Général de brigade le 12 pluviôse an XIII (1er février 1805), le 11 ventôse suivant, il commande une brigade de dragons stationnée à Amiens. C’est avec elle qu’il s’illustre encore à la bataille d’Austerlitz.

La prise de la forteresse de Stettin, le 29 octobre 1806, est un des ses nombreux exploits.
Il vient assiéger la ville défendue par les 10 000 hommes du général von Romberg. Les Prussiens sont retranchés dans la forteresse, bien armés et approvisionnés, et alignent plus d’une centaine de canons. Lasalle ne dispose que de deux régiments de cavalerie comptant 500 hommes au total. Il ordonne la confection de canons en bois et dispose sa troupe comme pour un siège. S’ensuit un échange de messages entre les deux camps : Lasalle menace de bombarder la ville et de ne pas faire de quartier, et gonfle ses effectifs. Le général von Romberg décide alors de capituler. Les Prussiens sont stupéfaits en rendant les armes de constater que les Français sont si peu nombreux.
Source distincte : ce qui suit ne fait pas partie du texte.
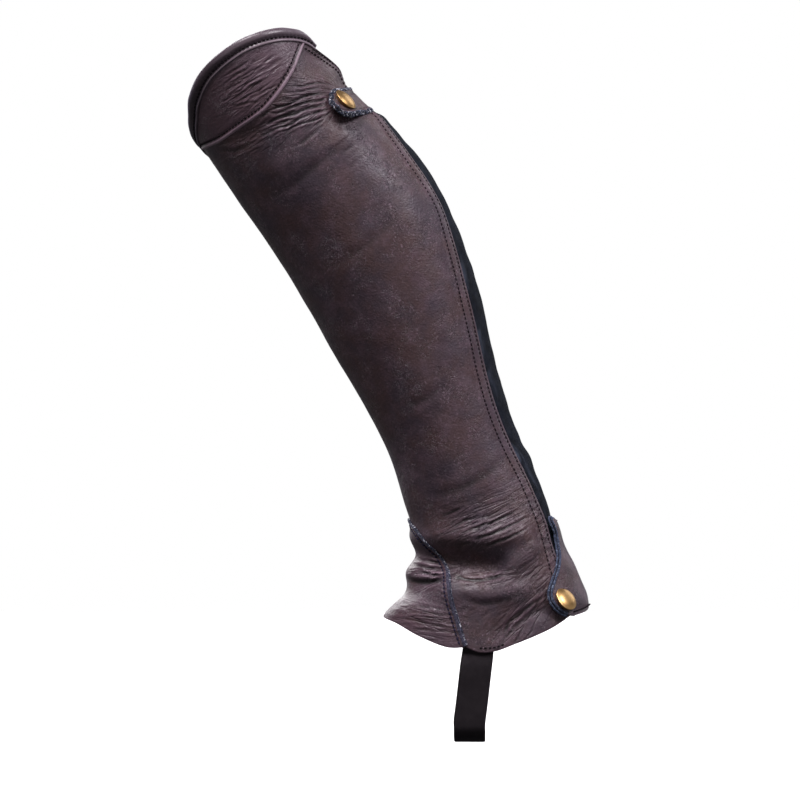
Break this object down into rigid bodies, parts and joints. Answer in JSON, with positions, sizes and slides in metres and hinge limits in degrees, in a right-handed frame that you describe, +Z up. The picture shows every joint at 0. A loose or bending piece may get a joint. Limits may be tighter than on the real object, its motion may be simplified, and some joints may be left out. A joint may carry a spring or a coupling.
{
  "type": "half chap",
  "caption": "Leather half chap in its worn form: a hollow gaiter for the lower leg with a rolled top, an elastic back panel, a zip with snap tabs and a strap under the foot.",
  "frame": {"origin": "on the leg's axis at the calf, at the mount named leg, where the wearer's leg holds the half chap up", "axes": "+Z up, with the lower leg leaning so that the knee is up and forward; -X is forward, toward the toes, +X is toward the heel; -Y is the outer side of a left leg and +Y its inner side, with the zip behind it"},
  "size_m": [0.2736, 0.1159, 0.4842],
  "materials": {
    "leather": "dark brown pebbled leather with a soft sheen",
    "collar_leather": "smooth darker leather, rolled and stitched",
    "elastic": "blue-black ribbed elastic with a faint sheen",
    "tape": "black woven zip tape",
    "teeth": "black moulded zip teeth",
    "zip_metal": "worn brass",
    "brass": "worn brass snap caps",
    "webbing": "black elastic webbing"
  },
  "bodies": {
    "half_chap": {"leg_panel_outer": "leather", "leg_panel_inner": "leather", "top_insert": "leather", "top_band": "collar_leather", "instep_gusset": "leather", "elastic_panel": "elastic", "zip_tape": "tape", "zip_chain": "teeth", "zip_slider": "zip_metal", "upper_tab": "leather", "lower_tab": "leather", "upper_snap": "brass", "lower_snap": "brass", "foot_strap": "webbing"},
    "pull_tab": {"zip_pull": "zip_metal"}
  },
  "joints": [
    {"name": "pull_swing", "type": "hinge", "parent": "half_chap", "child": "pull_tab", "pos_m": [0.00845, 0.032, 0.07879], "axis": [0.3253, -0.8924, 0.3129], "range_deg": [0, 140]}
  ]
}
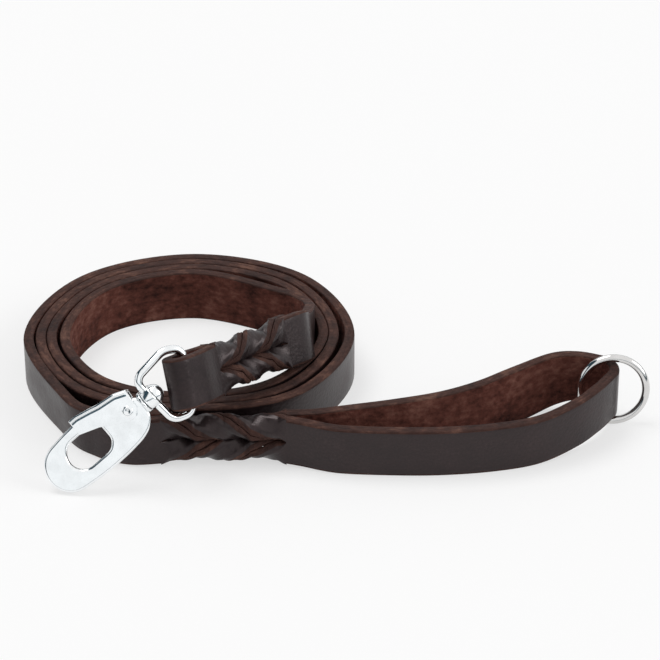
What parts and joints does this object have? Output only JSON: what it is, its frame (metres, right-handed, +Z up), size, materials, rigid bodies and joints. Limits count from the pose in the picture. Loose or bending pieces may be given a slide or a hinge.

Général de division le 30 décembre 1806, il est nommé commandant de la cavalerie légère en 1807. À la bataille d’Heilsberg le 12 juin 1806, le prince Murat est entouré par une douzaine de dragons russes. Lasalle se rue seul à l’aide de Murat. Il tue l’officier qui commande le détachement et met les dragons en fuite. Peu après, alors qu’il est enveloppé à son tour, Murat se précipite, dégage celui qui venait de lui sauver la vie et dit en lui serrant la main : « général, nous sommes quittes ».

En juillet suivant, l’Empereur lui confère la croix de Chevalier de la Couronne de fer.
Le 15 février 1808 il rejoint l’armée d’Espagne avec sa cavalerie.
Au mois de juin, à Torquemada, il défait un corps d’insurgés espagnols. Il se porte ensuite sur Palencia et marche sur Valladolid. Au village de Cabezon, trois lieues avant Valladolid, il rencontre un corps de troupes de 7 000 hommes. Il les attaque et les bat. L’ennemi abandonne son artillerie et laisse plus de 1 000 morts sur le champ de bataille.
Le 14 juillet 1808 à la bataille de Medina del Rio Seco, Lasalle, par une charge héroïque, apporte la victoire aux Français. 3 000 Espagnols restèrent sur le champ de bataille, tués ou blessés.

En septembre 1808, l’Empereur le nomma grand officier de la Légion d’honneur, et le fit comte de l’Empire.
Le 6 juillet 1809, au soir de la bataille de Wagram, séparé de ses hussards, il avise un bataillon d’infanterie ennemi et essaie, avec quelques cuirassiers, de le disperser. Il est tué, frappé d’une balle en pleine tête. La veille de la bataille, il avait dit à son aide de camp, le chef d’escadron Charles Cyr du Coëtlosquet : « Je ne survivrai pas à cette journée. »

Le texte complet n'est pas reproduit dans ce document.